The centre had a piano. He could not play it, but he would sit at the instrument most evenings “just tinkling on it.”
It was suggested that he do an assessment to train as a tuner with the Royal National College for the Blind in Hereford.
He passed and was offered a place.
'Dangerous' surgery offers hope - but is risky

Ed could not see out of his right eye at all, and in his left eye he had a big blood clot which led to partial vision.
"I’d just get a little glimpse [of vision] and then it'd be gone"
“It was floating all the time… I’d just get a little glimpse and then it'd be gone.”
Whilst at Hereford, he was visited by a doctor researching various eye conditions.
He told Ed there was a specialist at Moorfields in London, Mr McLeod, who did an operation to remove clots like his – but it was far too dangerous, there was no way he could undertake it.
“No one had ever said that to me before,” Ed recounts. Suddenly there was the possibility that he did not have to be blind forever.
Then, during a trip to the piano museum in London, he just happened to spot large letters on a wall that spelt Moorfields Eye Hospital.
He bundled his way in, and asked at reception if Mr McLeod had a surgery that day. He did.
A big gamble
“I just walked straight in to the consultation room and I got jumped by the nurses.”

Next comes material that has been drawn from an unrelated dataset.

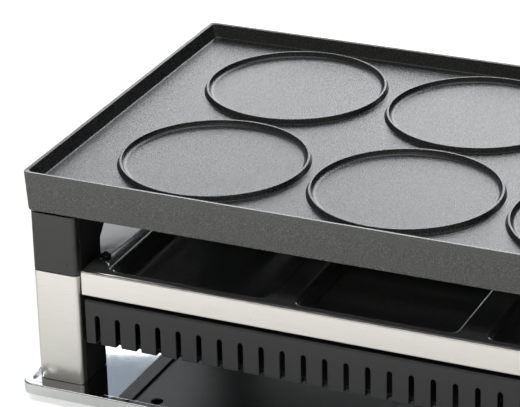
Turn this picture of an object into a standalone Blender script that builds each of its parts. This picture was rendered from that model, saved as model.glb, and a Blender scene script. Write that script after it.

Thinking fast, he told them he had been “sent up here especially” by his consultant in Worthing, and within minutes three top guys, including Mr McLeod, had come out to see who he was.
“I said I hope you don't think I'm rude. This is how I've heard your name. This is what's happened to me. Can I make an appointment to see you?”
Mr McLeod looked at Ed that same day. He said there was a risk involved, but if Ed wanted the clot removed, he would do the operation.
Thankfully, Ed's big gamble paid off: "Within four months, I could see again".
'I passed my driving test registered blind'

“It was incredible,” he recalls. “I remember not seeing the blood clot and looking for it.”
"My glass is always three-quarters full"
One of the first things he did was learn to drive. “I passed my driving test registered blind.”
But with his sight restored, there were other obstacles to overcome. “The damage to my face, that was the big one… I've had bone grafts and skin grafts and you-name-it grafts.”
Suddenly he could see his own face, and he could also witness other people’s reactions for the first time. “You’re self-conscious about that. It will always be there.”
There are times when he thinks, why me? But it doesn’t last long. “Do you know what? I'm lucky to be here,” says the eternal optimist.
An eternal optimist
There was one particular moment, in the aftermath of the shooting, that helped instil this overriding positivity.
A lady used to visit him in hospital, often lighting a candle.
“I remember one day she came in – and I was aware of someone there, I knew it was her – and she came over and she touched my eyes with her hands.”
He discovered later that she was a devout Catholic, and she had put holy water on his eyes.
“As she walked out the room, I saw her as clear as day... That's when I knew, I'm going to see again.”
It gave him hope.
“I always clung onto that, always, always, always. My glass is always three-quarters full, really.”